What are the arguments we need to advance against stupid anti-immigrant legislation? Here's a start:

1) The burden of proof would be on those seeking change. If what we got ain't broke, don't fix it. If we convince people of this obvious fact, we can sit down, because dummies like Senselessbrenner shoot themselves in the brain every time they open their mouths.

2) Immigration benefits the receiving country in almost every measurable way. It's not us versus them. It's us versus stupid legislation. There are a few problems associated with illegal immigration, but they're small compared to the benefits. Immigrants promote and support the economy as workers, consumers, taxpayers, and innovators. Because they are disproportionately willing and able to work, they especially contribute to keeping social security solvent. They benefit us culturally and through their contribution of diversity. Capitalist economic theory supports the notion that the influx of immigrants is a net good to both the sending and receiving countries. To achieve maximum efficiency, labor must be able to flow freely to meet demand. Immigrants receive more than they would at home, and can send back surplus as remittances. But their contribution of productivity is to the receiving country, and they also generate part of its internal market.

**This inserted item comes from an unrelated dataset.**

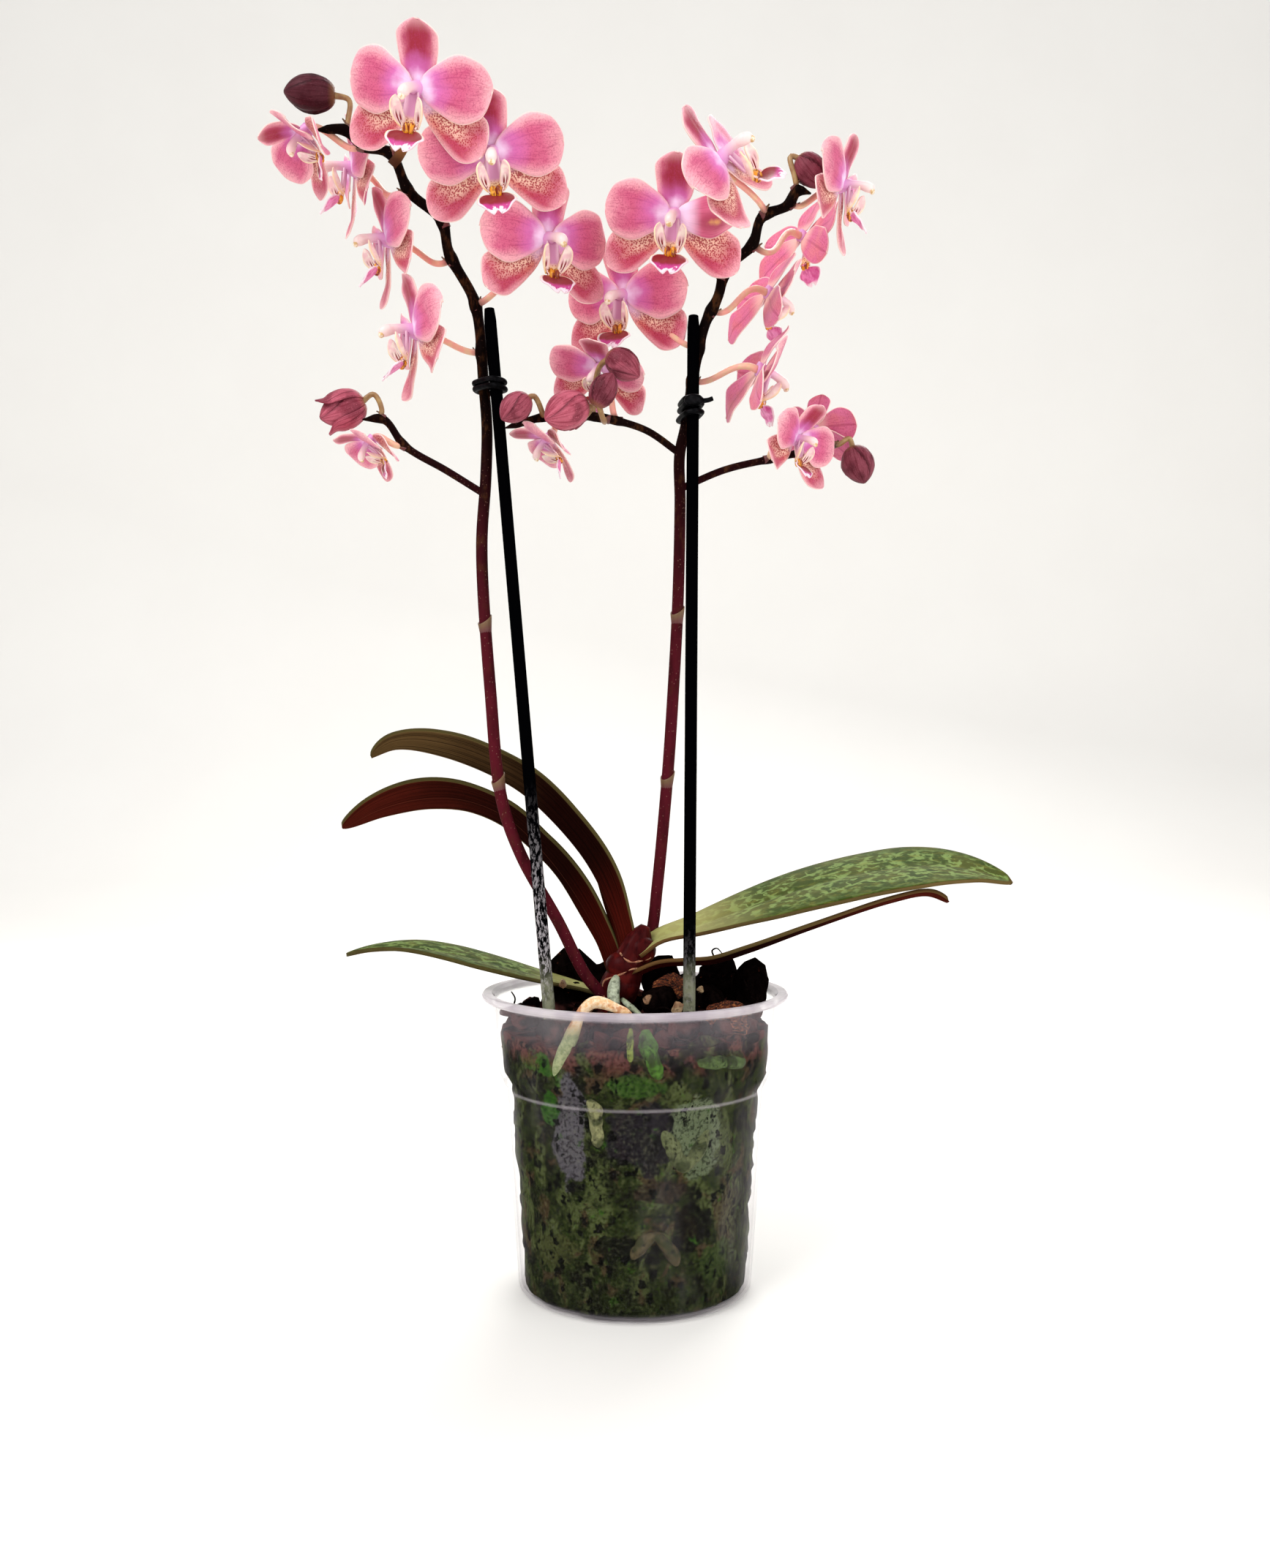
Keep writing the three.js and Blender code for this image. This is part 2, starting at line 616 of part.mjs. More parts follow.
function bloom(spec) {
  const { open = 1, size = 1, bow = 0.45 } = spec;
  const lean = LEAN_SHUT * (1 - open);
  const thick = PETAL_THICK / size;
  const flower = join([
    column(),
    floral(DORSAL, 0, [0, 3.2, 0], lean, 1, thick),
    floral(PETAL, PETAL_TURN, [0.8, 3.2, 0], lean * 0.8, 1, thick),
    floral(PETAL, PETAL_TURN, [0.8, 3.2, 0], lean * 0.8, -1, thick),
    floral(LATERAL, LATERAL_TURN, [2.2, 0.6, 0], lean * 0.6, 1, thick),
    floral(LATERAL, LATERAL_TURN, [2.2, 0.6, 0], lean * 0.6, -1, thick),
    lip(LIP_THICK / size),
  ]);
  const frame = bloomFrame(spec).scale(point(size, size, size));
  const placed = flower.transform(frame.elements);
  const start = PEDICEL_START.clone().applyMatrix4(frame);
  const back = point(...spec.face).normalize().negate();
  const foot = stemFoot(spec.spike, spec.leave);
  return placed.add(pedicel(start, back, bow, foot, point(...spec.leave)));
}

// Bud: [share of its length, share of its half width], with shallow ribs round it.
const BUD_PROFILE = [[0, 0.35], [0.14, 0.78], [0.45, 1], [0.76, 0.82], [1, 0.15]];
const BUD_SIDES = 8;
const BUD_RIB = 0.93;
const STALK_RADIUS = 1.05;

function bud({ spike: owner, at, tip, size, leave, bend }) {
  const along = point(...tip).normalize();
  const across = along.clone().cross(point(0.1, 1, 0.2)).normalize();
  const over = along.clone().cross(across);
  const base = point(...at).addScaledVector(along, -size[0] / 2);
  const rings = BUD_PROFILE.map(([share, width]) => Array.from({ length: BUD_SIDES }, (_, j) => {
    const turn = (2 * Math.PI * j) / BUD_SIDES;
    const radius = (size[1] / 2) * width * (j % 2 ? BUD_RIB : 1);
    return base.clone()
      .addScaledVector(along, share * size[0])
      .addScaledVector(across, radius * Math.cos(turn))
      .addScaledVector(over, radius * Math.sin(turn));
  }));
  const foot = stemFoot(owner, leave);
  const path = [base.clone().addScaledVector(along, 1), point(...bend), point(...leave), foot];
  const stalk = bar(path, STALK_RADIUS, 4, 5);
  return skin(rings, fan(BUD_SIDES)).add(stalk);
}

// Leaves: the midrib from the crown to the tip, the widest half width, and the rise of the
// near and far half in degrees at the crown and at the tip.
const LEAVES = {
  leaf_left_high: {
    rib: [[-2.5, 0, 121], [-6.5, 2, 136], [-17.8, 6, 159], [-38.5, 11, 181.5], [-52, 13, 190.5],
      [-74, 14, 199.2], [-92, 13, 202], [-102, 12, 198.6]],
    half: 19, near: [40, 44], far: [8, 6], finish: COLOURS.leafDark,
  },
  leaf_left_mid: {
    rib: [[-7, 4, 116], [-12, 8.5, 129], [-24.4, 17, 149], [-36.1, 23, 162.8], [-50.2, 27, 175.4],
      [-68.3, 31, 182.4], [-86.5, 34, 182.6], [-103.8, 36, 178], [-118.3, 38, 170.4]],
    half: 19, near: [24, 26], far: [-10, -20], finish: COLOURS.leafDark,
  },
  leaf_left_low: {
    rib: [[-9, 5, 107], [-22, 8, 110.5], [-37, 8, 114.3], [-53, 7, 118.6], [-70, 6, 122.6],
      [-87, 5, 125], [-101, 5, 124.6], [-110, 5, 122.8]],
    half: 17, near: [4, 4], far: [6, 6], finish: COLOURS.leafGreen,
  },
  leaf_right_high: {
    rib: [[1, -1, 124], [9, 0, 130], [24, 1, 134.4], [43, 2, 141], [66, 3, 148.4], [88, 4, 153.6],
      [111, 5, 156], [128, 5, 154.6], [143, 4, 150.2]],
    half: 23, near: [-10, -16], far: [20, 24], finish: COLOURS.leafGreen,
  },
  leaf_right_low: {
    rib: [[-1, -2, 116.5], [9, -2, 120.4], [19, -2, 121], [29, -1, 121.4], [43, 0, 125.4],
      [66, 1, 133.6], [97, 2, 143.6], [111, 3, 146], [118.7, 3, 143.4]],
    half: 16, near: [8, 8], far: [-4, -4], finish: COLOURS.leafDark,
  },
};
// Half width of a leaf by share of its length, as a share of its widest.
const LEAF_OUTLINE = [
  [0, 0.26], [0.1, 0.36], [0.24, 0.66], [0.4, 0.9], [0.56, 1], [0.7, 0.96], [0.82, 0.78],
  [0.92, 0.5], [1, 0],
];

function leaf({ rib, half, near, far }, grow) {
  const curve = new THREE.CatmullRomCurve3(points(rib), false, 'centripetal');
  const grid = LEAF_OUTLINE.map(([share, width]) => {
    const middle = curve.getPointAt(share);
    const along = curve.getTangentAt(share);
    const side = point(0, 1, 0).addScaledVector(along, -along.y).normalize();
    const over = side.clone().cross(along).normalize();
    if (over.z < 0) over.negate();
    const place = (way, rise, reach) => {
      const angle = THREE.MathUtils.degToRad(THREE.MathUtils.lerp(rise[0], rise[1], share));
      return middle.clone()
        .addScaledVector(side, way * reach * (half * width + grow) * Math.cos(angle))
        .addScaledVector(over, reach * (half * width + grow) * Math.sin(angle));
    };
    return [place(-1, near, 1), place(-1, near, 0.5), middle, place(1, far, 0.5), place(1, far, 1)];
  });
  return blade(grid, LEAF_THICK + 2 * grow);
}

// Bark chunks that stand out by size or place: [x, y, z], [length, depth, height], turn.
const BIG_CHUNKS = [
  { at: [35, 29, 108], size: [17, 13, 20], turn: 0.5 },
  { at: [43.5, 9, 108], size: [13, 12, 18], turn: 1.2 },
  { at: [18, -36, 104], size: [16, 9, 9], turn: 0.3 },
  { at: [33, -30, 103.5], size: [15, 9, 9], turn: -0.7 },
  { at: [10, -18, 104.5], size: [14, 9, 10], turn: 0.6 },
  { at: [29, -8, 105], size: [16, 10, 10], turn: 1.9 },
  { at: [-24, 12, 101.5], size: [15, 11, 8], turn: 0.9 },
  { at: [-25, 29, 112], size: [20, 12, 30], turn: -0.2 },
  { at: [12, 27, 107], size: [18, 10, 16], turn: 0.2 },
  { at: [-38, -16, 102], size: [11, 9, 6], turn: 0.8 },
];
const LOOSE_CHUNKS = 4;

function chunk(random, at, size, turn) {
  const box = new THREE.BoxGeometry(...size).deleteAttribute('normal').deleteAttribute('uv');
  const geometry = mergeVertices(box);
  const position = geometry.getAttribute('position');
  for (let i = 0; i < position.count; i++) {
    position.setX(i, position.getX(i) * (0.75 + 0.45 * random()));
    position.setY(i, position.getY(i) * (0.75 + 0.45 * random()));
    position.setZ(i, position.getZ(i) * (0.75 + 0.35 * random()));
  }
  geometry.rotateX(0.5 * (random() - 0.5));
  geometry.rotateZ(turn);
  geometry.translate(...at);
  return solid(geometry);
}

function medium(cutters) {
  const radiusAt = (z) => wallAt(z) - WALL_CLEARANCE;
  const floor = FLOOR_TOP + GAP;
  const fill = turned([
    [0, floor],
    [radiusAt(floor) - 1.2, floor],
    [radiusAt(floor + 2), floor + 2],
    [radiusAt(BODY_TOP) - 0.1, BODY_TOP + 0.2],
    [radiusAt(COLLAR_BOTTOM) - 0.1, COLLAR_BOTTOM + 0.2],
    [radiusAt(FILL_TOP - 1), FILL_TOP - 1],
    [44, FILL_TOP + 1],
    [30, FILL_TOP - 1.5],
    [15, FILL_TOP + 1.5],
    [0, FILL_TOP],
  ], MEDIUM_SIDES);
  const random = draws(BARK_SEED);
  const chunks = BIG_CHUNKS.map(({ at, size, turn }) => chunk(random, at, size, turn));
  for (let i = 0; i < LOOSE_CHUNKS; i++) {
    const turn = 2.4 * i;
    const reach = 40 * Math.sqrt((i + 0.7) / LOOSE_CHUNKS);
    const at = [reach * Math.cos(turn), reach * Math.sin(turn), FILL_TOP + 0.5];
    const size = [8 + 5 * random(), 6 + 3 * random(), 6 + 5 * random()];
    chunks.push(chunk(random, at, size, 6.28 * random()));
  }
  const inside = turned([
    [0, FILL_TOP - 10],
    [radiusAt(FILL_TOP) - 0.2, FILL_TOP - 10],
    [radiusAt(RIM_TOP), RIM_TOP + 22],
    [0, RIM_TOP + 22],
  ], MEDIUM_SIDES);
  const trimmed = chunks.map((piece) => piece.intersect(inside));
  const bark = cutters.reduce((body, cutter) => body.subtract(cutter), join([fill, ...trimmed]));
  return join([bark]);
}

// A tie: two loops of wire round a stake and its spike, one above the other.
function tie(side, height, pitch) {
  const { stem } = SPIKES[side];
  const curve = new THREE.CatmullRomCurve3(points(stem), false, 'centripetal').getSpacedPoints(600);
  const loops = [-1, 1].map((way) => {
    const z = height + (way * pitch) / 2;
    const stemSpot = curve.reduce((best, spot) => (
      Math.abs(spot.z - z) < Math.abs(best.z - z) ? spot : best));
    const stakeSpot = stakeAt(side, z);
    const axis = point(stemSpot.x - stakeSpot.x, stemSpot.y - stakeSpot.y, 0);
    const middle = stakeSpot.clone().addScaledVector(axis, 0.5).setZ(z);
    const long = axis.length() / 2 + STAKE_RADIUS + GAP + TIE_WIRE + 0.25;
    const wide = STAKE_RADIUS + GAP + TIE_WIRE + 0.45;
    const run = long - wide;
    axis.normalize();
    const square = point(-axis.y, axis.x, 0);
    const rings = Array.from({ length: 9 }, (_, i) => {
      const turn = (2 * Math.PI * ((i % 8) + 0.5)) / 8;
      const shift = Math.cos(turn) > 0 ? run : -run;
      const spot = middle.clone()
        .addScaledVector(axis, wide * Math.cos(turn) + shift)
        .addScaledVector(square, wide * Math.sin(turn));
      const out = axis.clone().multiplyScalar(Math.cos(turn)).addScaledVector(square, Math.sin(turn));
      return Array.from({ length: 4 }, (_unused, j) => {
        const angle = (2 * Math.PI * j) / 4;
        return spot.clone()
          .addScaledVector(out, TIE_WIRE * Math.cos(angle))
          .add(point(0, 0, TIE_WIRE * Math.sin(angle)));
      });
    });
    return { loop: skin(rings, []), front: middle.clone().addScaledVector(axis, -long), axis };
  });
  const [low, high] = loops;
  const knot = bar([low.front.clone(), high.front.clone()], 1.2 * TIE_WIRE, 4, 1);
  const tail = high.front.clone().addScaledVector(high.axis, -0.6).add(point(5, -0.6, 0.4));
  return join([low.loop, high.loop, knot, bar([high.front.clone(), tail], 0.8 * TIE_WIRE, 4, 1)]);
}

const group = new THREE.Group();
const rootSolids = roots(0);
const crownSolid = crown(0);
const crownRoom = crown(GAP);
const spikeRoom = { left: spike('left', GAP), right: spike('right', GAP) };
const offStem = (shape, spec) => join([shape.subtract(spikeRoom[spec.spike])]);

group.add(mesh('pot', pot(), COLOURS.pot));
const stemRoom = bar(points(SPIKES.left.stem.slice(0, 3)), STEM_LOW_RADIUS + GAP, 8, 4);
const leafRoom = leaf(LEAVES.leaf_left_low, GAP);
const rootRoom = Object.values(roots(GAP));
const cutters = [crownRoom, stake('left', GAP), stake('right', GAP), stemRoom, leafRoom, ...rootRoom];
group.add(mesh('medium', medium(cutters), COLOURS.medium));
group.add(mesh('crown', crownSolid, COLOURS.crown));
for (const [name, shape] of Object.entries(rootSolids)) {
  group.add(mesh(name, shape.subtract(crownRoom), name === 'root_arch' ? COLOURS.dryRoot : COLOURS.root));
}
for (const [name, spec] of Object.entries(LEAVES)) {
  group.add(mesh(name, leaf(spec, 0).subtract(crownRoom), spec.finish));
}
for (const side of ['left', 'right']) {
  group.add(mesh(`stake_${side}`, stake(side, 0), COLOURS.stake));
  group.add(mesh(`spike_${side}`, spike(side, 0).subtract(crownRoom), COLOURS.spike));
}
group.add(mesh('tie_left', tie('left', 334.6, TIE_PITCH), COLOURS.stake));
group.add(mesh('tie_right', tie('right', 326.4, TIE_PITCH), COLOURS.stake));
for (const [name, spec] of Object.entries(BLOOMS)) {
  group.add(mesh(name, offStem(bloom(spec), spec), COLOURS.bloom));
}
for (const [name, spec] of Object.entries(BUDS)) {
  group.add(mesh(name, offStem(bud(spec), spec), COLOURS.bud));
}

export default group;
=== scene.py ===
"""A potted moth orchid, dressed around its CAD frame: blooms, buds, leaves, roots, bark and a clear pot.

Places and sizes in the tables are in millimetres, in the frame's axes, and mm() turns them to metres.
"""

import math
import random

import bpy
from mathutils import Matrix, Vector, noise


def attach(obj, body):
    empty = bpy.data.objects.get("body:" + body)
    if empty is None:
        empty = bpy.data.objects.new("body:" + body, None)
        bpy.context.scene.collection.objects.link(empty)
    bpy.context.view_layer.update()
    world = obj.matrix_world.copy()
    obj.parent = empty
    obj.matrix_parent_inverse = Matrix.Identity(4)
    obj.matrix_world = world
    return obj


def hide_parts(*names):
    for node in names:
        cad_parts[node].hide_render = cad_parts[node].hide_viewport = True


bl_info = {
    "name": "Potted moth orchid",
    "version": (1, 0, 0),
    "blender": (4, 5, 0),
    "location": "3D View > Sidebar > Orchid",
    "description": "Dresses the frame of a potted moth orchid, one operator for each group of pieces",
    "category": "Object",
}

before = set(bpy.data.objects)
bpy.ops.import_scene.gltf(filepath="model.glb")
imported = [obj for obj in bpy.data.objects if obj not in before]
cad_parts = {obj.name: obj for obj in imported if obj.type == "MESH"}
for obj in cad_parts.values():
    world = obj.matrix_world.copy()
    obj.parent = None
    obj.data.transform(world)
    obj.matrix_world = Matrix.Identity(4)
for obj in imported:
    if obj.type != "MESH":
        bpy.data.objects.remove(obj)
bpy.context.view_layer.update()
MM = 0.001


def mm(x, y, z):
    return Vector((x, y, z)) * MM


def dimmed(tint, share):
    """A linear colour with less light."""
    return tuple(c * share for c in tint)


def colour(red, green, blue):
    """A display colour from 0 to 255 as Blender's linear one."""
    return tuple(
        (c / 255 / 12.92) if c <= 10 else ((c / 255 + 0.055) / 1.055) ** 2.4 for c in (red, green, blue)
    )


# Places that the frame was built from. A stake's crust_top is in metres, and its foot is in the bark.
STAKES = {
    "left": {"low": (-31.4, -20, 108.2), "top": (-54, -10, 364), "crust_top": 0.19},
    "right": {"low": (19.6, -22, 108.5), "top": (21.8, -7, 362.4), "crust_top": 0.14},
}
STAKE_FOOT = 30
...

3) Immigrants are people. Penalizing them arbitrarily is just harm for harm's sake. I would not reflexively call it racist, but if it has a rational basis it is the burden of advocates to state what that is. So far, they look pretty damned racist. The argument that they are here illegally and that alone should justify punishment is actually a pretty lame argument. Illegal immigration is a wink-wink crime, like speeding. The fact is, and I've said this before, prosecution of crimes is both discretionary and rare. If all crimes were enforced and punished, there would be no one left to keep the country going, because we'd all be in prison. There's always something. Most criminals don't even know they're criminals. Of course, in the case of immigration, we frequently enounter families, and we always encounter communities, whose members differ in status and would be arbitrarily sundered by enforcement. To the extent one is pro-family and pro-community, this is a particular value of staying the hand of enforcement. Moreover, immigrant status is already disadvantaged in so many ways, it seems bizarre to go out of one's way to attach additional disadvantages.

4) Various sources of hypocrisy. Apart from the real First Nations, we all came here from elsewhere, as settlers and invaders. We took 1/3 of Mexico, and many Mexicans migrated freely before the Mexican War between these lands, and those to the south, so that many immigrants have longer ties to the land than those born here. We have promoted immigration to America by propaganda claiming to offer greater wealth and opportunity and fewer social problems than is true. And we promoted it by NAFTA, which destroyed the Mexican agricultural economy, forcing Mexicans out of their traditional occupations, and homes.

Well, this is just a few points. Someone needs to do the research and come up with a big ten list of points. C'mon somebody, I wanna see it.